Even as U.S.-Russian tensions soared to their highest point since the Cold War amid fighting in Ukraine, Washington has urged Moscow to resume dialogue on nuclear arms control. Putin rejected the offer, saying such negotiations are meaningless while the U.S. is openly seeking to inflict a strategic defeat to Russia in Ukraine.
Resuming nuclear testing
Russian hawks are calling for a resumption of nuclear tests to demonstrate Moscow’s readiness to use its atomic arsenal and force the West to limit aid for Kyiv.
Putin said Russia could resume testing if the U.S. does so first, a move that would end a global ban in place after the demise of the USSR.

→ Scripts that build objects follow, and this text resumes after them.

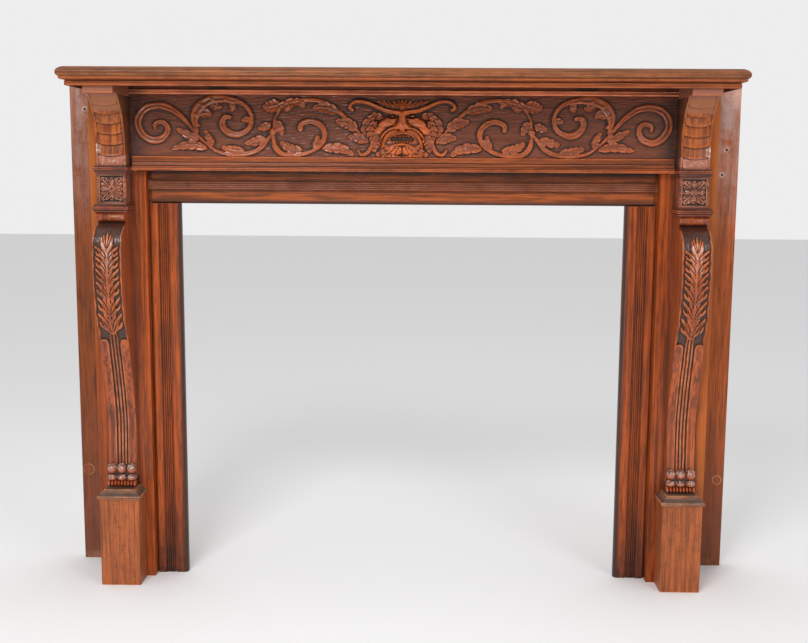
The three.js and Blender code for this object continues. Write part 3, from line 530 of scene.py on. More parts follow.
def grown(title, inputs, build, mesh, values):
    """What a geometry tree makes of a mesh, as a plain mesh. The tree has the inputs given and a finish, and
    build(tree, sockets) gives the geometry that is made real and finished at its end."""
    tree = bpy.data.node_groups.new(title, "GeometryNodeTree")
    for name, kind in {"Geometry": "Geometry", **inputs, "Finish": "Material"}.items():
        tree.interface.new_socket(name, in_out="INPUT", socket_type=f"NodeSocket{kind}")
    tree.interface.new_socket("Geometry", in_out="OUTPUT", socket_type="NodeSocketGeometry")
    given = tree.nodes.new("NodeGroupInput").outputs
    real = added(tree, "GeometryNodeRealizeInstances", {0: build(tree, given)})
    finished = added(tree, "GeometryNodeSetMaterial", {"Geometry": real, "Material": given["Finish"]})
    tree.links.new(finished, tree.nodes.new("NodeGroupOutput").inputs[0])
    seed = bpy.data.objects.new("seed", mesh)
    bpy.context.scene.collection.objects.link(seed)
    modifier = seed.modifiers.new("tree", "NODES")
    modifier.node_group = tree
    sockets = {s.name: s.identifier for s in tree.interface.items_tree if s.in_out == "INPUT"}
    for name, value in values.items():
        modifier[sockets[name]] = value
    made = bpy.data.meshes.new_from_object(seed.evaluated_get(bpy.context.evaluated_depsgraph_get()))
    seed.modifiers.clear()
    bpy.data.objects.remove(seed)
    return made


def moulding(tree, given):
    """Runs a section along a line and lets it waver a little."""
    section = added(tree, "GeometryNodeMeshToCurve", {0: given["Geometry"]})
    line = added(tree, "GeometryNodeCurvePrimitiveLine", {"End": given["Run"]})
    even = added(tree, "GeometryNodeResampleCurve", {"Curve": line, "Count": given["Steps"]})
    swept = added(tree, "GeometryNodeCurveToMesh", {"Curve": even, "Profile Curve": section, "Fill Caps": True})
    noise = added(tree, "ShaderNodeTexNoise", {"Scale": 9.0}, "Color")
    centred = added(tree, "ShaderNodeVectorMath", {0: noise, 1: (0.5, 0.5, 0.5)}, operation="SUBTRACT")
    stray = added(tree, "ShaderNodeVectorMath", {0: centred, "Scale": given["Waver"]}, operation="SCALE")
    return added(tree, "GeometryNodeSetPosition", {"Geometry": swept, "Offset": stray})


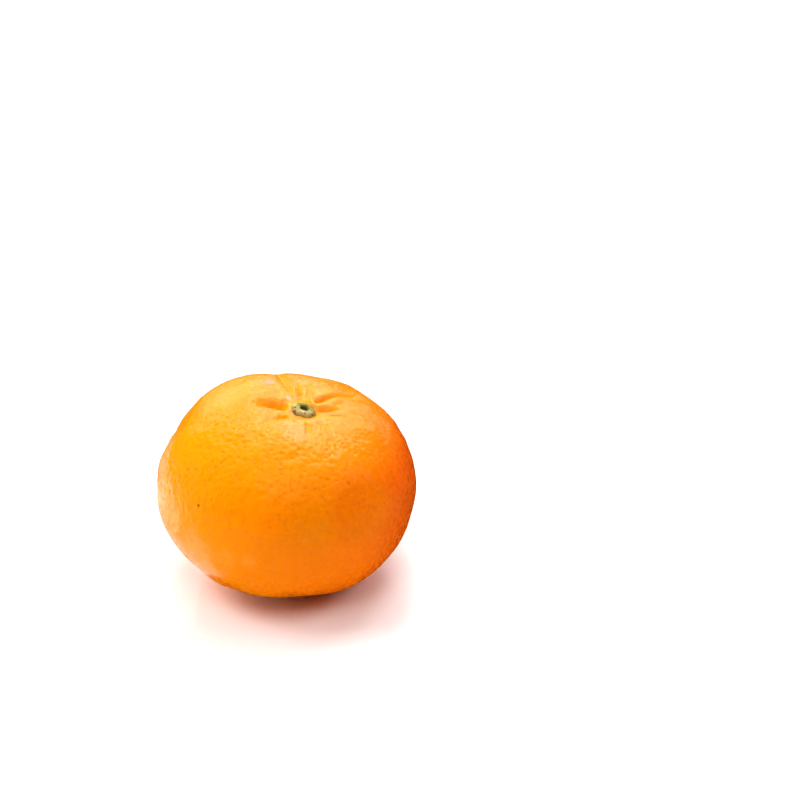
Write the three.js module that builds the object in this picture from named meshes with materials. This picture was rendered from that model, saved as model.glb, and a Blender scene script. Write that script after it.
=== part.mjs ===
// A sweet orange of the flattened, loose-skinned kind, as picked: the whole fruit, and the green
// calyx that stays in the basin at its stem end after the stalk has snapped out of it.
// Millimetres, +Z up. The origin is on the surface the fruit rests on, under its middle. The
// fruit leans a little, as fruit do, so that its stem end faces up, forward and to the right.
import * as THREE from "three";
import { mergeVertices } from "three/addons/utils/BufferGeometryUtils.js";

// Fruit body, before it leans. Its stem axis is +Z and its centre is at the origin.
const HALF_WIDTH = 36;
const HALF_HEIGHT = 27.9;
const BOXINESS = 2.14; // 2 would be a plain spheroid
const SEGMENTS = 100;
const RINGS = 46;
const RING_CROWDING = 0.5; // share by which the rings close up towards the stem end

// How the fruit stands: the lean of the stem axis, and the lean of the body within it.
const STEM_LEAN_RIGHT = THREE.MathUtils.degToRad(13);
const STEM_LEAN_FORWARD = THREE.MathUtils.degToRad(3);
const BODY_LEAN_BACK = THREE.MathUtils.degToRad(6);
const REST_FLAT_DEPTH = 0.7; // how far the rind is pressed flat where it rests

// Basin at the stem end, and the level seat in its floor that the calyx sits on.
const BASIN_DEPTH = 3.0;
const BASIN_RADIUS = 8.5;
const SEAT_RADIUS = 3.5;
const SEAT_EDGE = 5.4;

// Furrows that run out of the basin between the segments. Azimuths are in degrees from +X,
// counterclockwise seen from above, at BEND_MIDDLE from the stem axis; a furrow then turns by its
// bend, in degrees a millimetre. It opens at start and has faded out at reach.
const BEND_MIDDLE = 10;
const FURROWS = [
  { azimuth: 8, bend: 0, depth: 0.9, width: 1.0, start: 3.2, reach: 14 },
  { azimuth: 41, bend: -0.5, depth: 1.6, width: 1.3, start: 3.2, reach: 24 },
  { azimuth: 82, bend: 0, depth: 0.35, width: 1.1, start: 3.4, reach: 14 },
  { azimuth: 102, bend: 0, depth: 0.9, width: 0.9, start: 4.5, reach: 15 },
  { azimuth: 115, bend: -0.3, depth: 1.3, width: 1.4, start: 7, reach: 34 },
  { azimuth: 150, bend: 0, depth: 0.4, width: 1.3, start: 6, reach: 15 },
  { azimuth: 182, bend: 1.6, depth: 2.5, width: 1.9, start: 2.4, reach: 17 },
  { azimuth: 228, bend: -0.4, depth: 0.95, width: 1.3, start: 3.4, reach: 17 },
  { azimuth: 252, bend: 0, depth: 0.4, width: 1.0, start: 5, reach: 12 },
  { azimuth: 283, bend: 0, depth: 1.1, width: 0.85, start: 6.5, reach: 19 },
  { azimuth: 310, bend: -0.5, depth: 0.55, width: 1.2, start: 7, reach: 18 },
  { azimuth: 349, bend: 0.6, depth: 0.5, width: 1.2, start: 5, reach: 17 },
];
const FURROW_OPENING = 2.4; // length over which a furrow deepens from its start
const FURROW_FADE_START = 0.4; // share of its reach after which it grows shallower

// Broad swellings and flats of the body. Polar angles are from the stem axis, and all are degrees.
const SWELLINGS = [
  { azimuth: 140, polar: 50, spread: 22, height: 1.3 }, // the high shoulder at the back left
  { azimuth: 164, polar: 70, spread: 20, height: -1.4 },
  { azimuth: 210, polar: 118, spread: 30, height: -0.8 },
  { azimuth: 56, polar: 56, spread: 30, height: 1.6 },
  { azimuth: 18, polar: 74, spread: 24, height: 0.9 },
  { azimuth: 300, polar: 95, spread: 40, height: 0.4 },
  { azimuth: 75, polar: 110, spread: 30, height: -0.5 },
  { azimuth: 0, polar: 180, spread: 45, height: -0.9 }, // flatter towards the blossom end
];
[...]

Last month, Deputy Foreign Minister Sergei Ryabkov said the nuclear test range on the Arctic archipelago of Novaya Zemlya is ready to resume tests if the U.S. does so.
Prospective new weapons
In 2018, Putin revealed an array of new weapons, claiming they would render any prospective U.S. missile defenses useless.
They include the Avangard hypersonic glide vehicle, capable of flying 27 times faster than the speed of sound and making sharp maneuvers to dodge an enemy’s missile shield. The first such units have already entered service.
Putin also mentioned the nuclear-armed and atomic-powered Poseidon underwater drone, designed to explode near coastlines and cause a radioactive tsunami. Earlier this year, he said Poseidon tests are nearing completion, without giving details.
Also under development is an atomic-powered cruise missile, a concept that dates to the Cold War. But the missile, called the Burevestnik, or Petrel, has raised skepticism among experts, who cite technological obstacles and radiation safety concerns. During tests in 2019, an explosion at a naval range on the White Sea reportedly involving the Burevestnik killed five engineers and two servicemen, and caused a brief spike in radiation.
Putin said this year its development was in the final stages and the military has reportedly built a base for the missiles in the Vologda region of northwestern Russia.